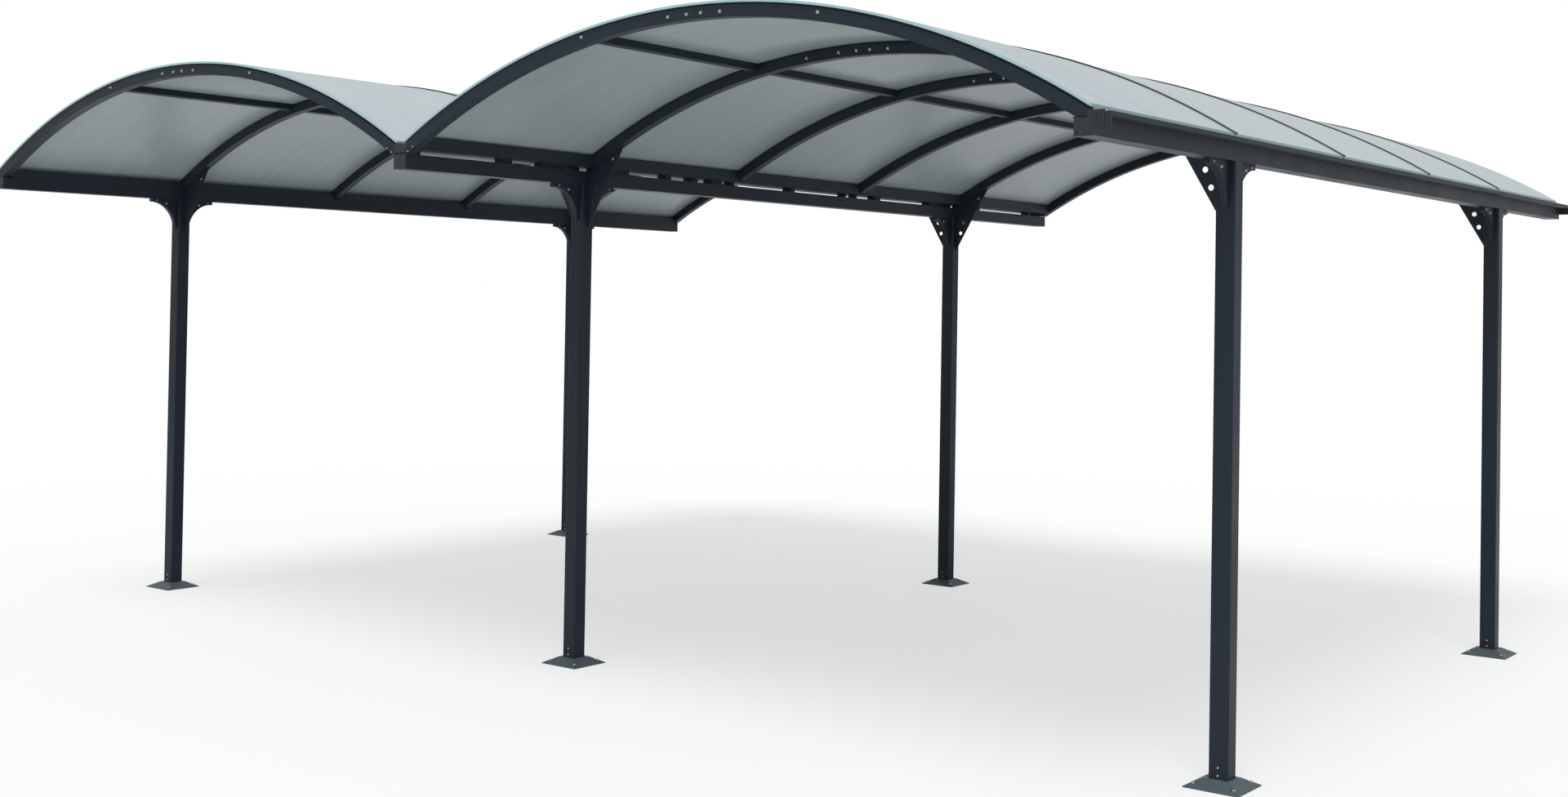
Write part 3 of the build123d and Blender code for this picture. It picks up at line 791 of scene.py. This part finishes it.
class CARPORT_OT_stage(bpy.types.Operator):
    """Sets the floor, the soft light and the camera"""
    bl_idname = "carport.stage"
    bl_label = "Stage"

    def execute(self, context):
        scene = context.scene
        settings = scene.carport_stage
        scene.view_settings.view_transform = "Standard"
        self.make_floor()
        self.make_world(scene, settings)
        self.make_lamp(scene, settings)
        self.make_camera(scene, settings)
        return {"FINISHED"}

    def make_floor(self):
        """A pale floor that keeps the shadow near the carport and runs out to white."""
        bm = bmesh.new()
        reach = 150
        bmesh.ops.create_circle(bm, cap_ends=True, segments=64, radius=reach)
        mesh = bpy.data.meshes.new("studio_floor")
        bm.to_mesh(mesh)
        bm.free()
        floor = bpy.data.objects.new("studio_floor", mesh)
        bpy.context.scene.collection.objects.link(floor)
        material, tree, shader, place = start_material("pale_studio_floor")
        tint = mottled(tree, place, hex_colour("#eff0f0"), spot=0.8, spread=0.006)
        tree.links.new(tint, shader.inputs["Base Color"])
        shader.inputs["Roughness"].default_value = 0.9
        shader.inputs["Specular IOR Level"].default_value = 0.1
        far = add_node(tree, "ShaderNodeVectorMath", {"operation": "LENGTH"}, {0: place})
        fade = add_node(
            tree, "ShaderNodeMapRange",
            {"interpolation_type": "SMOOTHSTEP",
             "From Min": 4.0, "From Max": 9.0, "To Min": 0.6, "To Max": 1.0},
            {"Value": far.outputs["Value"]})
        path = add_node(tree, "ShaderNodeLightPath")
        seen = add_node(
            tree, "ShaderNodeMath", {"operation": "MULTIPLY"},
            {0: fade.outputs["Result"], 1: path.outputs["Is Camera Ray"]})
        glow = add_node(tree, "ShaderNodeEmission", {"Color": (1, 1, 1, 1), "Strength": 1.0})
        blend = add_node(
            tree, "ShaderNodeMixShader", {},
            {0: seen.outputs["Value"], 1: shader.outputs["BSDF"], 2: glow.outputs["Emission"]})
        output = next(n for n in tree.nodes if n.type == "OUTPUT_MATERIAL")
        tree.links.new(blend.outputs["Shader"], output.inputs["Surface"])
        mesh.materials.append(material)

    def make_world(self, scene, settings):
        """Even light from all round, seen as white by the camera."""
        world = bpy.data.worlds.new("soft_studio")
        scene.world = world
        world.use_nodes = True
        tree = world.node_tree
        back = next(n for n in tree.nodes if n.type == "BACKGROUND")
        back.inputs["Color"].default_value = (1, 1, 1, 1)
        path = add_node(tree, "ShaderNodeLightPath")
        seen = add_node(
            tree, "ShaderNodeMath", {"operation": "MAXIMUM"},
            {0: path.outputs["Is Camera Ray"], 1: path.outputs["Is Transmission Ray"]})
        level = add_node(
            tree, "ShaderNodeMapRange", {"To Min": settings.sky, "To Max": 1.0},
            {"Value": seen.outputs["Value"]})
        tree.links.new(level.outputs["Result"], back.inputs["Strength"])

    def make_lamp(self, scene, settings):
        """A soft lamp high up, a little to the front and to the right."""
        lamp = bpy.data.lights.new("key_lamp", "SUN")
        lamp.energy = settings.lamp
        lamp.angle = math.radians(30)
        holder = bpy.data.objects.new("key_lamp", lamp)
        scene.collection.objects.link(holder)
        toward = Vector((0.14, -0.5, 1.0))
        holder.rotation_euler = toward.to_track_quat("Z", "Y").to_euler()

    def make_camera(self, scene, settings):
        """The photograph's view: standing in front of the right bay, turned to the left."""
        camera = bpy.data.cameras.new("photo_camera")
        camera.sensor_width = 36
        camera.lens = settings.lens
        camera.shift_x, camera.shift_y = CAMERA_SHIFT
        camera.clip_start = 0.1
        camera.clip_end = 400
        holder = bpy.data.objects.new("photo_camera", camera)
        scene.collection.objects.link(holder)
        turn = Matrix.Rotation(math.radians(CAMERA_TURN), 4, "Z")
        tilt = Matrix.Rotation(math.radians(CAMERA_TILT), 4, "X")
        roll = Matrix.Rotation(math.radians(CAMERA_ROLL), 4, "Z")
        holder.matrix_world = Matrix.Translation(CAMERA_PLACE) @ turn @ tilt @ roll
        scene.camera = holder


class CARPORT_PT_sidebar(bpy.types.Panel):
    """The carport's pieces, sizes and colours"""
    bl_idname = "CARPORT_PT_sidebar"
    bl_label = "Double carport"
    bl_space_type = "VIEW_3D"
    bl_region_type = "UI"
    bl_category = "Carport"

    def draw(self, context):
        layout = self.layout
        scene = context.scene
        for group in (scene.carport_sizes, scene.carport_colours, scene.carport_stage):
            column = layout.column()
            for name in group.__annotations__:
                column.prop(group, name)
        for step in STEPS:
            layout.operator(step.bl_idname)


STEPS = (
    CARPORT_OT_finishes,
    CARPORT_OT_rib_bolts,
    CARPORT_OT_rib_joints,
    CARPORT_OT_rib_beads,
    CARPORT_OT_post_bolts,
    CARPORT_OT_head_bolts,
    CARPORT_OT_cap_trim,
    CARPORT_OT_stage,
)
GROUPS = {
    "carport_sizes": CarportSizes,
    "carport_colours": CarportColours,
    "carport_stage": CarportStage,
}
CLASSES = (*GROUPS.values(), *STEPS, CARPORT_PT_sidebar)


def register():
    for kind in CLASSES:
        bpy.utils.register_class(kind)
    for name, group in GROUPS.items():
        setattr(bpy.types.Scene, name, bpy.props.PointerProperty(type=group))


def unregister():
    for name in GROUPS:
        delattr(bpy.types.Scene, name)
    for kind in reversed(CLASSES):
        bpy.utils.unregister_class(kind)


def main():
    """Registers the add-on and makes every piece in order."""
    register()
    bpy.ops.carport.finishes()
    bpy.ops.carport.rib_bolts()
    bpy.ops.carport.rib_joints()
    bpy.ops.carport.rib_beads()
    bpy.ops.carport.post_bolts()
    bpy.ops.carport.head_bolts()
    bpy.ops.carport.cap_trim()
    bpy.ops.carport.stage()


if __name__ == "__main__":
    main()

============

INSTRUCTION
Every line above should be written out again exactly as it stands.

REPLY
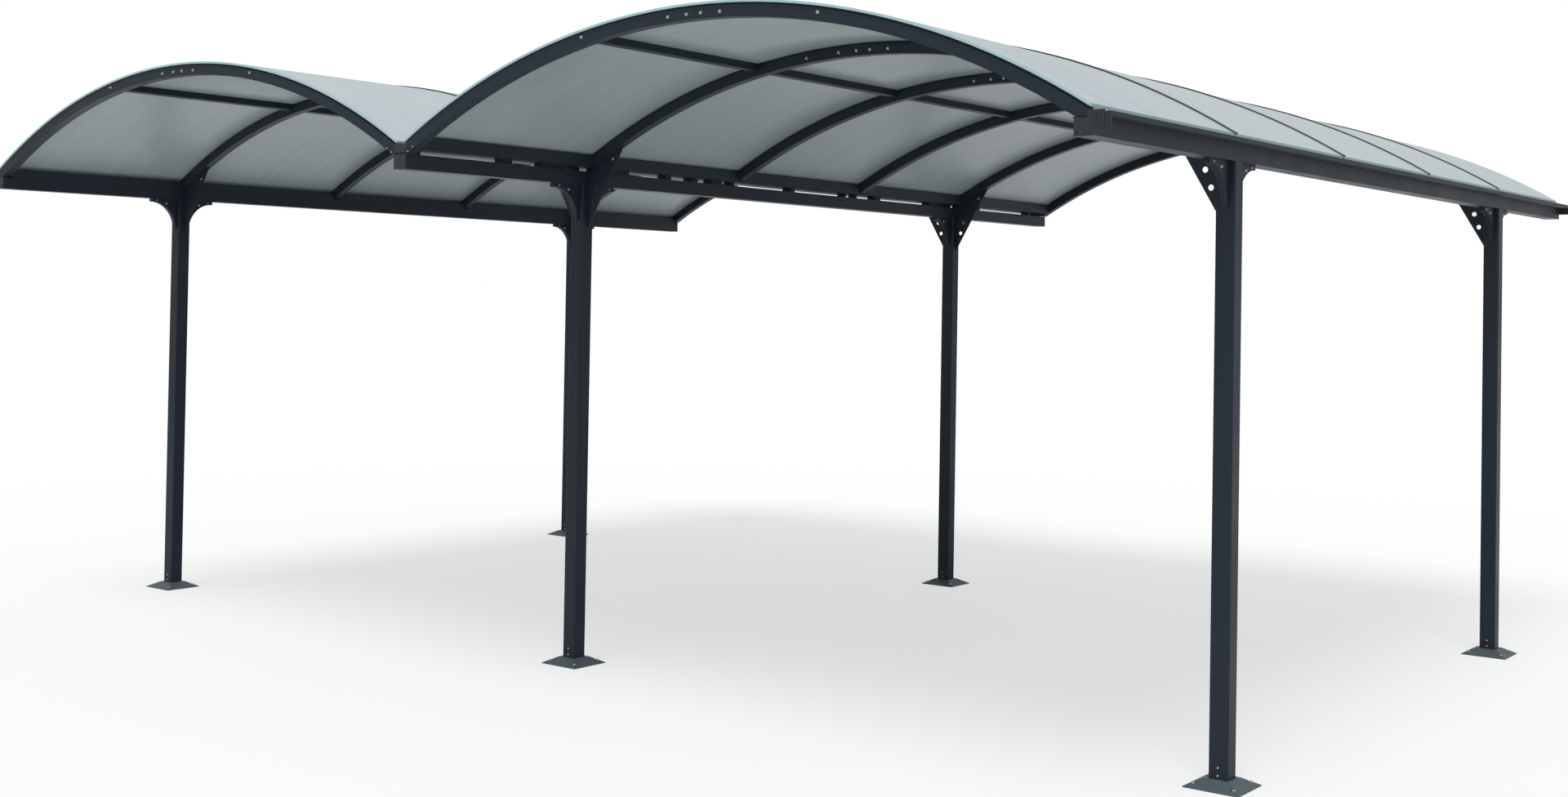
Write part 3 of the build123d and Blender code for this picture. It picks up at line 791 of scene.py. This part finishes it.
class CARPORT_OT_stage(bpy.types.Operator):
    """Sets the floor, the soft light and the camera"""
    bl_idname = "carport.stage"
    bl_label = "Stage"

    def execute(self, context):
        scene = context.scene
        settings = scene.carport_stage
        scene.view_settings.view_transform = "Standard"
        self.make_floor()
        self.make_world(scene, settings)
        self.make_lamp(scene, settings)
        self.make_camera(scene, settings)
        return {"FINISHED"}

    def make_floor(self):
        """A pale floor that keeps the shadow near the carport and runs out to white."""
        bm = bmesh.new()
        reach = 150
        bmesh.ops.create_circle(bm, cap_ends=True, segments=64, radius=reach)
        mesh = bpy.data.meshes.new("studio_floor")
        bm.to_mesh(mesh)
        bm.free()
        floor = bpy.data.objects.new("studio_floor", mesh)
        bpy.context.scene.collection.objects.link(floor)
        material, tree, shader, place = start_material("pale_studio_floor")
        tint = mottled(tree, place, hex_colour("#eff0f0"), spot=0.8, spread=0.006)
        tree.links.new(tint, shader.inputs["Base Color"])
        shader.inputs["Roughness"].default_value = 0.9
        shader.inputs["Specular IOR Level"].default_value = 0.1
        far = add_node(tree, "ShaderNodeVectorMath", {"operation": "LENGTH"}, {0: place})
        fade = add_node(
            tree, "ShaderNodeMapRange",
            {"interpolation_type": "SMOOTHSTEP",
             "From Min": 4.0, "From Max": 9.0, "To Min": 0.6, "To Max": 1.0},
            {"Value": far.outputs["Value"]})
        path = add_node(tree, "ShaderNodeLightPath")
        seen = add_node(
            tree, "ShaderNodeMath", {"operation": "MULTIPLY"},
            {0: fade.outputs["Result"], 1: path.outputs["Is Camera Ray"]})
        glow = add_node(tree, "ShaderNodeEmission", {"Color": (1, 1, 1, 1), "Strength": 1.0})
        blend = add_node(
            tree, "ShaderNodeMixShader", {},
            {0: seen.outputs["Value"], 1: shader.outputs["BSDF"], 2: glow.outputs["Emission"]})
        output = next(n for n in tree.nodes if n.type == "OUTPUT_MATERIAL")
        tree.links.new(blend.outputs["Shader"], output.inputs["Surface"])
        mesh.materials.append(material)

    def make_world(self, scene, settings):
        """Even light from all round, seen as white by the camera."""
        world = bpy.data.worlds.new("soft_studio")
        scene.world = world
        world.use_nodes = True
        tree = world.node_tree
        back = next(n for n in tree.nodes if n.type == "BACKGROUND")
        back.inputs["Color"].default_value = (1, 1, 1, 1)
        path = add_node(tree, "ShaderNodeLightPath")
        seen = add_node(
            tree, "ShaderNodeMath", {"operation": "MAXIMUM"},
            {0: path.outputs["Is Camera Ray"], 1: path.outputs["Is Transmission Ray"]})
        level = add_node(
            tree, "ShaderNodeMapRange", {"To Min": settings.sky, "To Max": 1.0},
            {"Value": seen.outputs["Value"]})
        tree.links.new(level.outputs["Result"], back.inputs["Strength"])

    def make_lamp(self, scene, settings):
        """A soft lamp high up, a little to the front and to the right."""
        lamp = bpy.data.lights.new("key_lamp", "SUN")
        lamp.energy = settings.lamp
        lamp.angle = math.radians(30)
        holder = bpy.data.objects.new("key_lamp", lamp)
        scene.collection.objects.link(holder)
        toward = Vector((0.14, -0.5, 1.0))
        holder.rotation_euler = toward.to_track_quat("Z", "Y").to_euler()

    def make_camera(self, scene, settings):
        """The photograph's view: standing in front of the right bay, turned to the left."""
        camera = bpy.data.cameras.new("photo_camera")
        camera.sensor_width = 36
        camera.lens = settings.lens
        camera.shift_x, camera.shift_y = CAMERA_SHIFT
        camera.clip_start = 0.1
        camera.clip_end = 400
        holder = bpy.data.objects.new("photo_camera", camera)
        scene.collection.objects.link(holder)
        turn = Matrix.Rotation(math.radians(CAMERA_TURN), 4, "Z")
        tilt = Matrix.Rotation(math.radians(CAMERA_TILT), 4, "X")
        roll = Matrix.Rotation(math.radians(CAMERA_ROLL), 4, "Z")
        holder.matrix_world = Matrix.Translation(CAMERA_PLACE) @ turn @ tilt @ roll
        scene.camera = holder


class CARPORT_PT_sidebar(bpy.types.Panel):
    """The carport's pieces, sizes and colours"""
    bl_idname = "CARPORT_PT_sidebar"
    bl_label = "Double carport"
    bl_space_type = "VIEW_3D"
    bl_region_type = "UI"
    bl_category = "Carport"

    def draw(self, context):
        layout = self.layout
        scene = context.scene
        for group in (scene.carport_sizes, scene.carport_colours, scene.carport_stage):
            column = layout.column()
            for name in group.__annotations__:
                column.prop(group, name)
        for step in STEPS:
            layout.operator(step.bl_idname)


STEPS = (
    CARPORT_OT_finishes,
    CARPORT_OT_rib_bolts,
    CARPORT_OT_rib_joints,
    CARPORT_OT_rib_beads,
    CARPORT_OT_post_bolts,
    CARPORT_OT_head_bolts,
    CARPORT_OT_cap_trim,
    CARPORT_OT_stage,
)
GROUPS = {
    "carport_sizes": CarportSizes,
    "carport_colours": CarportColours,
    "carport_stage": CarportStage,
}
CLASSES = (*GROUPS.values(), *STEPS, CARPORT_PT_sidebar)


def register():
    for kind in CLASSES:
        bpy.utils.register_class(kind)
    for name, group in GROUPS.items():
        setattr(bpy.types.Scene, name, bpy.props.PointerProperty(type=group))


def unregister():
    for name in GROUPS:
        delattr(bpy.types.Scene, name)
    for kind in reversed(CLASSES):
        bpy.utils.unregister_class(kind)


def main():
    """Registers the add-on and makes every piece in order."""
    register()
    bpy.ops.carport.finishes()
    bpy.ops.carport.rib_bolts()
    bpy.ops.carport.rib_joints()
    bpy.ops.carport.rib_beads()
    bpy.ops.carport.post_bolts()
    bpy.ops.carport.head_bolts()
    bpy.ops.carport.cap_trim()
    bpy.ops.carport.stage()


if __name__ == "__main__":
    main()